Sarah Palin arrives for the trial in her defamation lawsuit against the New York Times at the United States Courthouse in New York City, February 4, 2022. (Brendan McDermid/Reuters)

Former Alaska governor and 2008 vice-presidential candidate Sarah Palin appears poised to advance to Alaska’s special general election for the House, taking the lead in the primary race on Saturday with 30 percent of the vote.

She was trailed by businessman Nick Begich III, who secured 19 percent, independent Al Gross, who garnered 12 percent, and former Democratic state Representative Mary Peltola, who earned seven percent. The contest featured 48 candidates.

The four candidates from the special primary, which was triggered by the passing of the then longest-serving member of Congress, Republican Representative Don Young, will now compete in an August special general election to fill the vacant seat. The special general election will use ranked-choice voting for the first time in the state, Anchorage Daily News reported.

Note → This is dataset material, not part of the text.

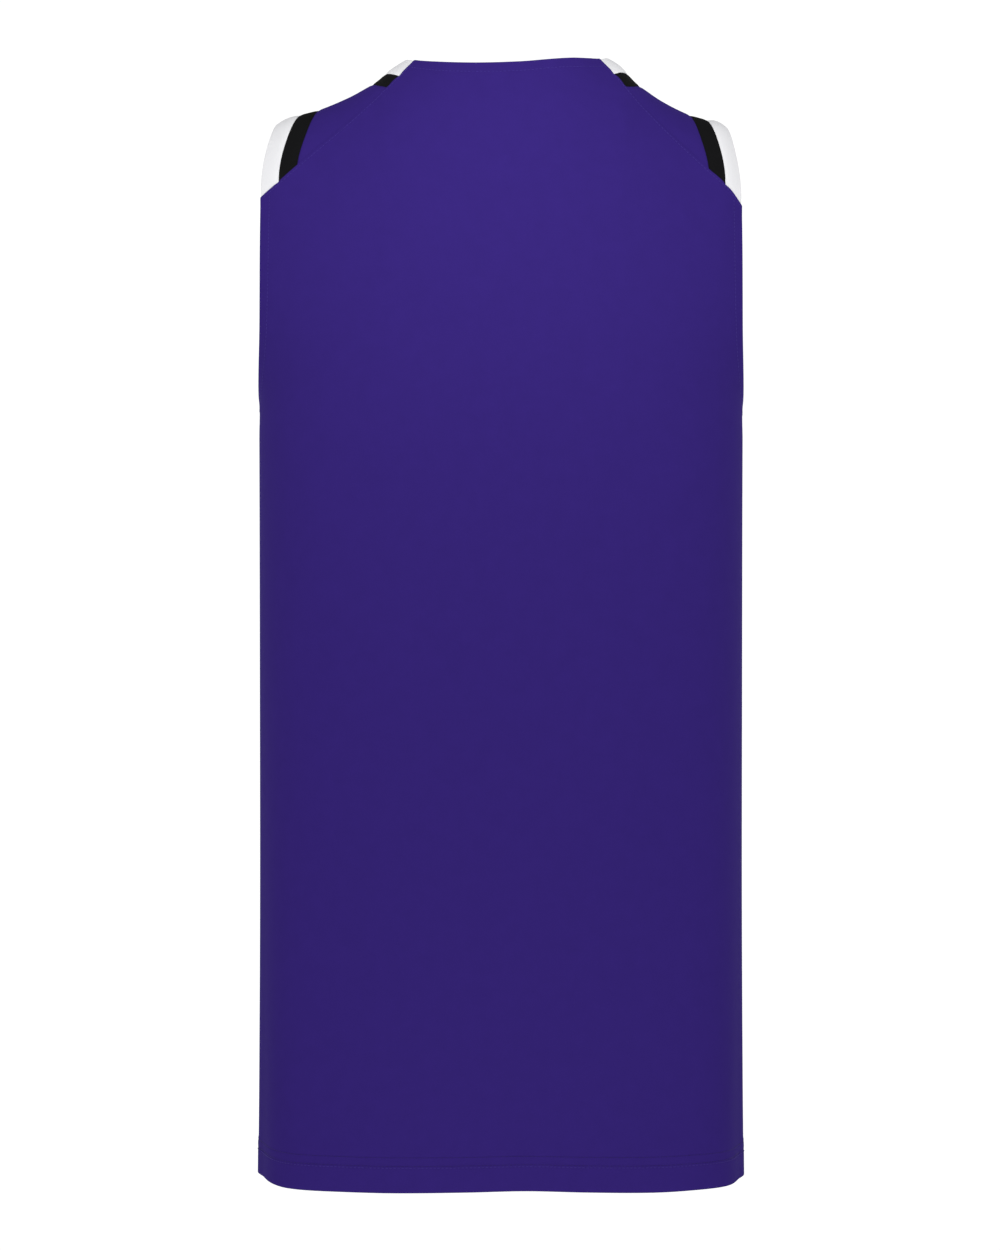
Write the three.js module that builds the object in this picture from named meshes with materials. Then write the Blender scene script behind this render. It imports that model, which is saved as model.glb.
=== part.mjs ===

As of Saturday night, 108,981 of the nearly 140,000 ballots cast had been counted, with more votes to be accounted for in the coming weeks. Late ballots to arrive can still be counted if they’re postmarked by Saturday, the publication noted.

Palin, who resigned as Alaska governor in 2009, had her campaign publish a statement on her behalf after the early results dropped.

“We need to focus on policies that will make life better for the regular Joes out there who can’t afford to fill their gas tanks and are struggling to feed their families because of Joe Biden’s hyperinflation,” it read. “I’m looking forward to the special general election so we can highlight our ideas for fixing this country by responsibly developing Alaska’s God-given natural resources, getting runaway government spending under control, protecting human life, protecting the right to keep and bear arms, and restoring respect for individual liberty and the Constitution.”

Palin’s  libel lawsuit against the New York Times went to trial earlier this year. In 2017 Palin fist sued the publication after it released an editorial connecting her PAC to the 2011 shooting of former Arizona congresswoman Gabrielle Giffords. The piece said that “the link to political incitement was clear” from a graphic circulated by the PAC showing 20 Democratic congressional districts, including Giffords’s, under “stylized crosshairs.”

Former president Trump quickly announced his support for Palin in her bid for Alaska House, extending his “Complete and Total Endorsement” to her campaign. Palin had been one of the first major GOP political figures to endorse Trump for president early on in January 2016 before a single primary had taken place.

Palin heads into the general election with the advantages of name recognition, a popular governorship, and strong fundraising capability, although she confronts a rank-choice voting scenario and Alaska’s large bloc of independents. Over 60 percent of voters in the state are not registered members of either major political party, the Times noted in October.